To mark the courage of Dunkirk, Tilby decorated this historical sail with over 100  votifs and relics (a global tradition of dedications, wishes and desires)made from recycled materials.  A tribute to  lives lived and lost at sea and to echo the belief and trust in something greater than ourselves when pitted against the elements.

Searching for an old canvas sail to paint, I came across this sail in a shed, close to where I made my first sailing dinghy, with my father fifty-four ars ago, in Essex.

I thought the red-brown sail was from a familiar Maldon barge, but on further investigation, discovered that its origin had a far more romantic history and was from The Angele Aline.

Launched in 1921, this fishing ketch was to be a fortunate ship, destined to have a dramatic life. In her youth, she sailed around Newfoundland and later, was part of the Dunkirk Evacuation, rescuing three hundred and fifty men. 

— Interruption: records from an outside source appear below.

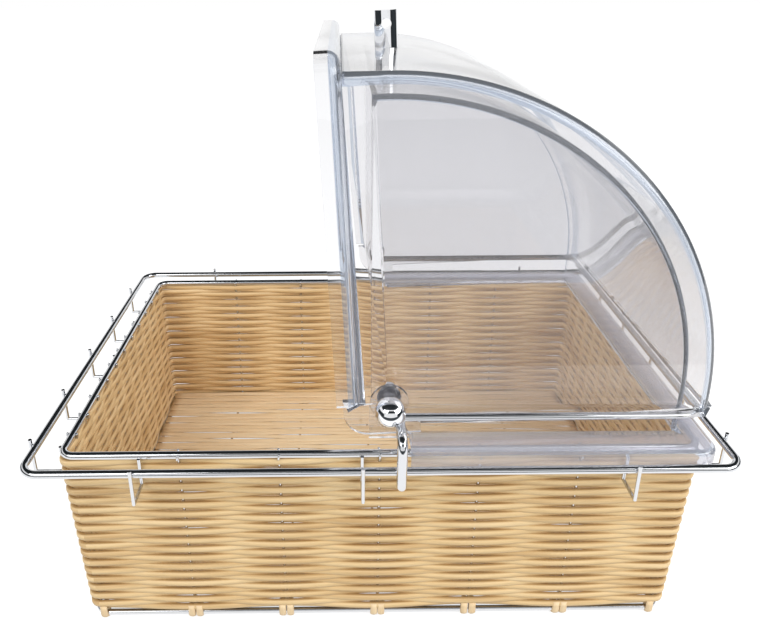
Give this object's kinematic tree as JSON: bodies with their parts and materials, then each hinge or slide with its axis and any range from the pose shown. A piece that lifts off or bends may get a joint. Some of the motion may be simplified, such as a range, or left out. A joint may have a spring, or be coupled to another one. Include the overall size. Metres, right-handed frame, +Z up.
{
  "type": "roll-top bread display basket",
  "caption": "Rectangular woven bread basket on a chrome wire frame, under a clear roll-top cover that turns back over a fixed one.",
  "frame": {"origin": "centre of the basket's footprint on the table", "axes": "+X to the right along the long side, +Y to the back, +Z up; the front is at -Y"},
  "size_m": [0.5648, 0.403, 0.5012],
  "materials": {
    "chrome": "polished",
    "polished_chrome": "polished",
    "cane": "satin",
    "clear_cover": "gloss",
    "spacer_plastic": "gloss",
    "screw_steel": "satin"
  },
  "bodies": {
    "basket": {"base_wire_frame": "chrome", "rim_wire_frame": "chrome", "floor_wires": "chrome", "front_stakes": "chrome", "back_stakes": "chrome", "left_stakes": "chrome", "right_stakes": "chrome", "woven_front": "cane", "woven_back": "cane", "woven_left": "cane", "woven_right": "cane", "woven_floor": "cane", "base_lashings": "cane", "rail_frame": "chrome", "front_hooks": "chrome", "back_hooks": "chrome", "left_hooks": "chrome", "right_hooks": "chrome", "bracket_posts": "chrome", "bracket_loop": "chrome", "front_hinge_pin": "polished_chrome", "rear_hinge_pin": "polished_chrome", "hinge_spacers": "spacer_plastic", "hinge_nuts": "polished_chrome", "fixed_cover": "clear_cover"},
    "cover": {"moving_cover": "clear_cover", "handle_post": "polished_chrome", "handle_screw": "screw_steel", "handle_washer": "spacer_plastic"}
  },
  "joints": [
    {"name": "cover_hinge", "type": "hinge", "parent": "basket", "child": "cover", "pos_m": [0.007, 0, 0.21925], "axis": [0, -1, 0], "range_deg": [0, 87.3]}
  ]
}
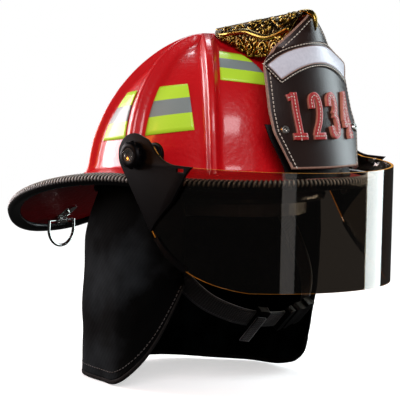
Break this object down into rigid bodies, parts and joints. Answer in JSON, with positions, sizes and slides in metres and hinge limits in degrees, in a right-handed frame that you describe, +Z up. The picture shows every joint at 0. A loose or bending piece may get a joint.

Although sunk twice and used as a blockade ship during the war, the Angele Aline went on to take part in the Tall Ship Races and won prizes.

Lovingly restored by several owners, she was lived in as a home and traveled the world. She is still sailing today.​ This sail is even older, used originally on a larger boat, it was repaired & re-purposed by hand for the Angel Aline. The splicing method used pre-dates 1900, may be done by an elder bosun on the crew.

The colour is residue from the tar preservative used.

You can almost smell the history in its canvas.